Among those arguments is one that Davies is setting Jeopardy! on a course similar to the ABC version of Who Wants to Be a Millionaire? over two decades ago. I find that wanting, if for no other reason than I’m not sure whether he or the network bears primary responsibility for that overexposure and downfall. I also don’t buy the claims that Davies simply doesn’t get the tradition or ethos of the show, and is looking to do nothing more than put his personal stamp on it, in a way that Harry Friedman never did, at least to them.

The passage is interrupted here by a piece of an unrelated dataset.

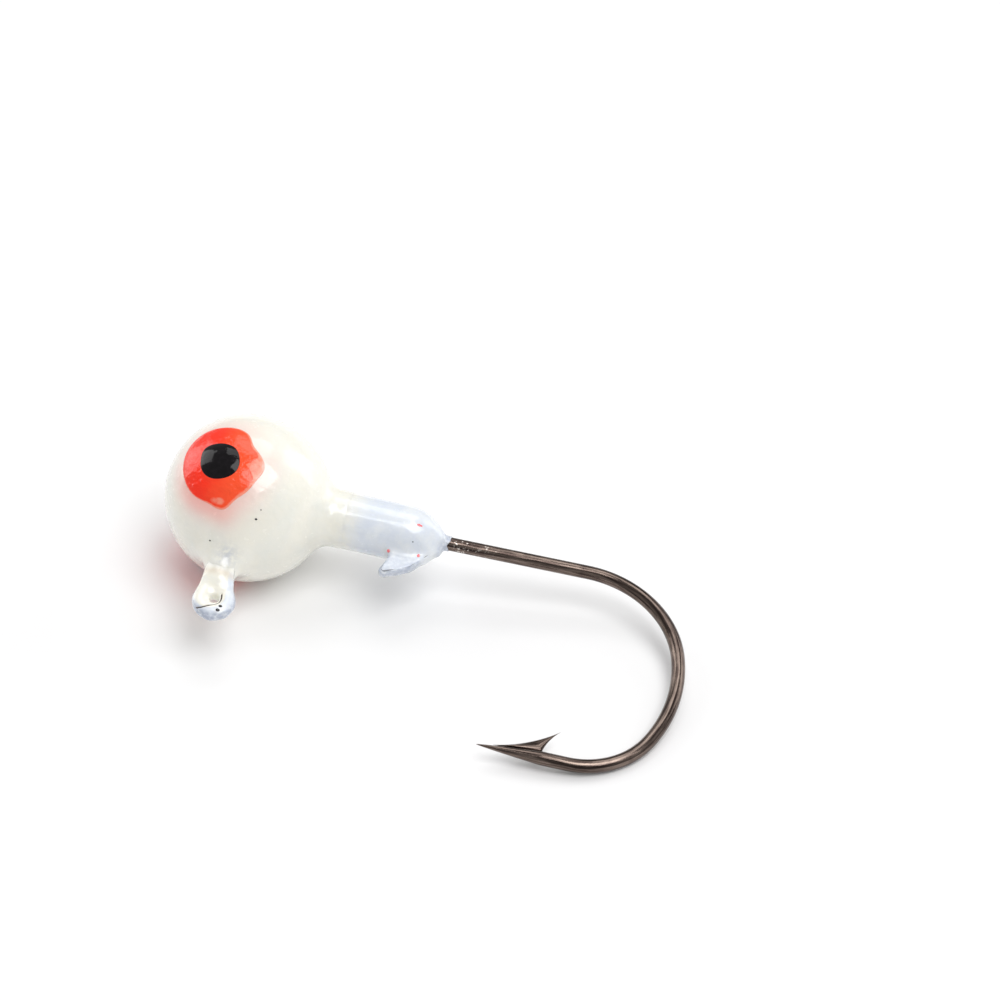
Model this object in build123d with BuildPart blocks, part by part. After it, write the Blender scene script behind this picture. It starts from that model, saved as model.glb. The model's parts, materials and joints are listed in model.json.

But you set out well why this isn’t “mutare causa mutationis.” (Change for the sake of change, or at least how Google Translate renders it.)
There seems to be a feeling across much of the community — and I confess, I share it to an extent — that what Davies is bringing in is trying to cross a bridge too far, too fast, and that it contrasts to the “small-c conservative” stewardship of Friedman. (Think the “big, structural change” championed by Elizabeth Warren, vice the “incrementalism” associated with Joe Biden.) But does that hold up under scrutiny? Davies is early in his third season at the helm, including the time with the interim tag. Within three years of taking over the reins on his own following Merv Griffin’s retirement, Friedman had: doubled the dollar values; executed the first reunion tournament in nine years, and the first ever with a seven-figure top prize; and probably most significantly, lifted the five-game win cap, paving the way for Ken Jennings (and as you’ve argued before, quite possibly saving the program entirely). In retrospect, those changes have become part and parcel of the program. But for their time, could they not possibly be classified as “big, structural change”? I wasn’t closely watching the show in the early 2000s, so I have no recollection upon which to draw.
My final note is, as I mentioned elsewhere, an apparent contrast with the way you closed the post-mortem on Mike Richards. The vibe and tenor of the second segment is very much “this cash cow won’t milk itself.” Here’s what you said two years ago, and I include the full sentence:
What I’d remind you was that Davies had not been on board during those years and decades, and Steve Mosko left Sony in 2016. You do thus seem to admit with respect to the quoted sentence — and only that sentence, not any other part of that editorial — you got it wrong. How respond you?
Do you think other shows like Wheel of Fortune, The Price is Right, and Family feud need to change how they go about broadcasting shows as well? All three of those shows seem to be comfortable with the business as usual format and not changing anything.
No, because those shows don’t have the same continuity issues (returning champions, shows needing to air in a specific order) that Jeopardy does. You can very easily produce a smaller number of Wheel/Price/Feud under an identical paradigm. You can’t easily produce a smaller number of regular Jeopardy episodes.
Family Feud would have to alter things slightly as they have champs that can return return up to 5 days and win a car and retire after 5 shows. I guess jeopardy going back to the 5 day champ limit wouldn’t solve anything either.
I would bet that a very large part of the viewing audience is mostly interested in hearing (and guessing) the answers and either don’t care at all which family wins or just chooses each day between whichever two families it happens to be, whether new or returning. [Probably beginning to root for one or the other (as the game advances) based on things like how funny some of them are or how clueless they seem to be or how close their guesses where to their own.] So I really don’t think it would affect viewership all that much if they dropped the ability to come back after winning so they can show in any order.
my September stats:
12/15 on FJ! missed on the 13th, 25th, and 29th.
36/45 on DDs, which feels good to me… I’ll have to compare to the rest of the season.
Missed DD1 twice (18,28), DD2 three times (22,27,29), and DD3 four times (13,19,20,25).
Got the quadfecta (FJ! + all three DDs) six times.
I imagine some might think “Who cares?” but I do. I find such info about other fans interesting even though I do not keep up with my own stats.
Lisa:
I appreciate that you’ve mentioned this.